Brexit is going to be the biggest challenge that the United Kingdom diplomatic corps have faced since the 1940s. The negotiations with our 27 former EU allies are going to occupy a huge proportion of our diplomatic capacity, and then there's the job of making sure that Brexit doesn't severely damage trade relations with other major trading partners like the United States and China.

Of course our diplomatic preoccupation with trying to mitigate the Brexit fallout with our biggest trading partners shouldn't be used as an excuse to turn our backs on Africa, but a bit of pragmatism is surely in order.

Let's say that increasing trade with Africa is a seriously important international trade priority for all players on the early 21st Century geopolitical scene. Given that the UK diplomatic corps is going to be stretched to the absolute limits by Brexit, does anyone seriously believe that over-stretched UK diplomats will be in a better position to negotiate new trade deals with Africa than rivals like China, Russia, the EU or the United States?

It's obvious that attention of the British diplomatic corps is going to be divided and diverted towards other priorities, whilst our geopolitical competitors will have very much more available manpower to focus on trade relations with Africa should they see it as a priority.

If improving trade relations with Africa were a race, then Brexit represents a massive pair of lead boots for the UK, and anyone blabbering on optimistically about "Empire 2.0" is clearly guilty of bragging about how grand their new set of lead running boots are!


The trade balance with Africa


Aside from the fact that exports to the entire continent of Africa are lower than exports to small European neighbours like Ireland and the Netherlands, and the fact that Brexit is clearly a pair of diplomatic lead boots (not the wonderful dawning of a new era that many right-wingers are pretending that it will be), there's also the fact that the UK is actually running a trade deficit with Africa.

Of course the trade deficit with Africa is relatively insignificant compared with our overall trade deficit, which is catastrophically bad after almost seven years of inept Tory economic mismanagement, but we still buy more from African nations than we sell them, which adds to our alarmingly weak balance of trade position.

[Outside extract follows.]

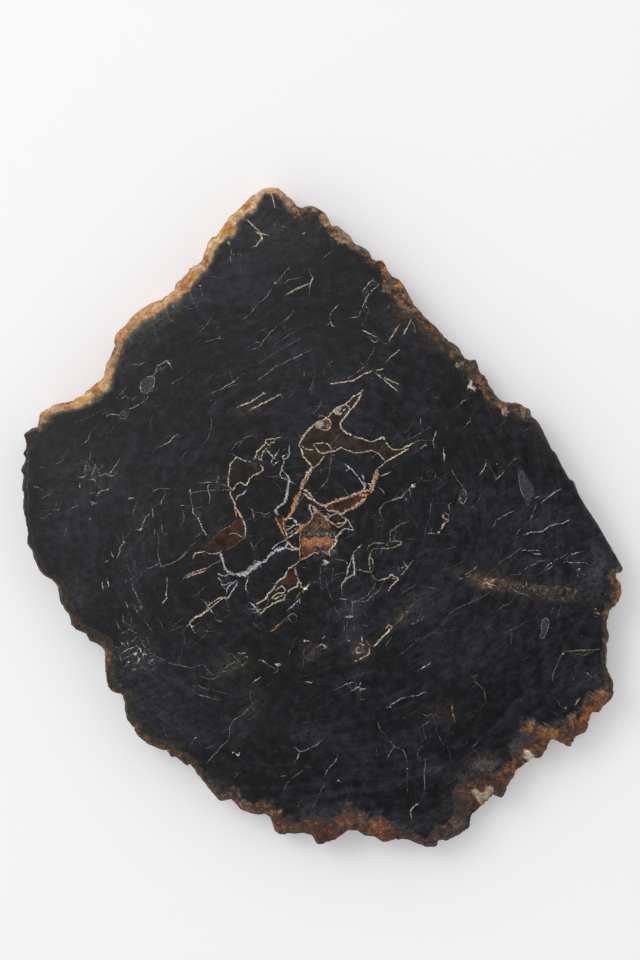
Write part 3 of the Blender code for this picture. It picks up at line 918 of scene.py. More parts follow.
def resample(points, step):
    """Points every step along a polyline, and how far along each lies."""
    travelled = np.concatenate([[0], np.cumsum(np.linalg.norm(np.diff(points, axis=0), axis=1))])
    count = max(2, round(travelled[-1] / step) + 1)
    stops = np.linspace(0, travelled[-1], count)
    return np.column_stack([np.interp(stops, travelled, points[:, axis]) for axis in (0, 1)]), stops


def crack(name, width, points, number):
    """One vein as samples: places, half widths and directions.

    Sideways shift is 0.24 mm of noise 1.5 mm long, plus half as much of finer noise. Half width is
    width / 2, times 1 + 0.5 noise, less at both ends by the square root of the distance to them. All
    but the cream, pink, orange and blue veins are drawn thinner, because the photo's blur widens
    them, and they pinch off here and there. A single point becomes a short dot.
    """
    if len(points) == 1:
        return points[0] + DOT, np.full(2, DOT_SHARE * width / 2), np.tile([1.0, 0.0], (2, 1))
    line, stops = resample(points, STEP)
    ahead = np.gradient(line, axis=0)
    ahead /= np.linalg.norm(ahead, axis=1, keepdims=True) + 1e-9
    key = np.column_stack([stops, np.full(len(stops), 7.31 * number)])
    side = np.column_stack([-ahead[:, 1], ahead[:, 0]])
    line = line + side * (0.24 * noise(key, 1.5, 3) + 0.12 * noise(key, 0.8, 5))[:, None]
    taper = np.sqrt(np.clip(np.minimum(stops, stops[-1] - stops) / 1.6 + 0.12, 0, 1))
    half = (WIDER if name in UNBROKEN else THINNER) * width / 2 * (1 + 0.5 * noise(key, 2.0, 7)) * taper
    if name not in UNBROKEN:
        half = half * (0.2 + 0.8 * smooth_step(noise(key, 3.5, 9), -0.6, 0.25))
    return line, np.maximum(half, THINNEST), ahead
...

If we look at just the trade in goods with Africa the situation is even worse, but a significant chunk of this deficit in goods is offset by a trade surplus in financial services.

Given the importance in exported financial services in offsetting the worst of our trade deficit with Africa, the impact of Brexit on the financial services industry seems very important. Will Brexit actually end up having a negative impact on the balance of trade with Africa as Africa-based financial services customers begin to opt for service providers from within the Single Market region?

You'd have to be an over-optimistic fool to refuse to even consider it as a possibility.

Not a bed of roses

Just the cursory look at UK trade relations with Africa should make it clear that it's all a lot more complicated than pretending that Brexit is some kind of amazing golden opportunity that can only turn out brilliantly, when it's clear that there are all kinds of potential pitfalls, especially since Brexit actually represents an extraordinarily heavy pair of diplomatic lead boots for the UK.


Empire 2.0

As if all of the ridiculously unrealistic over-optimism wasn't annoying enough, the fact people are actually calling it "Empire 2.0" is astounding. How on earth do you think a nickname like that is going to go down in countries like South Africa, Kenya, Congo, Algeria ... that suffered the terrible ravages of European colonialism?

Whoever came up with "Empire 2.0" could barely have come up with a more offensive name for the project if they'd tried ... Maybe "Colonialism Strikes Back"? Or "Operation Rape Africa"?

Feel good fodder for little Englanders

"Empire 2.0" is a 
nickname that could only ever appeal to little Englanders who idealise the bygone days of empire where Brits were free to travel to globe pillaging the resources of other countries and living the life of Riley, while "darkies" knew their place and stayed in their own god-damned countries.

An astounding 43% of Brits think that the British Empire was actually a good thing (rather than a brutal, repressive and deeply racist system of global wealth extraction), so this "Empire 2.0" gubbins is just a load of ridiculous feel good right-wing propaganda nonsense to keep them distracted from the fact that Theresa May is slow-marching their country towards a catastrophic nuclear Brexit.


Conclusion

It is a nice idea that Brexit could be a golden opportunity to improve our trade relations with Africa, but you'd have to be utterly delusional to imagine that this should be any kind of priority in comparison to preventing trade with our 27 former European allies falling off a cliff, or that the UK diplomatic corps will be suffering severe over-stretch because of Brexit.
If you take one thing from this article I hope that it's a little bit of perspective on the magnitude of all the Brexit consequences. As a political writer I spent hundreds of hours before the EU referendum researching and writing about the potential Brexit consequences, and trade relations with Africa barely made it onto my radar at all before the vote.

As a country we've voted for this thing, but the magnitude of the consequences is far beyond the ability of any one person to properly comprehend. Anyone who thinks they do know what Brexit is all about, and exactly how its all going to turn out in the end is clearly living in a bubble of underinformed self-deception.


"Empire 2.0" is a manifestation of this kind of self-deception. In reality the impact of Brexit on trade relations with Africa is going to be incredibly complicated, with many obvious pitfalls, but it's clearly being presented by the right-wing media as lightweight feel good nonsense for little Englanders who get some kind of nostalgic buzz from harking back to an age of Empire that very few Brexit voters are actually old enough to remember the appalling realities of.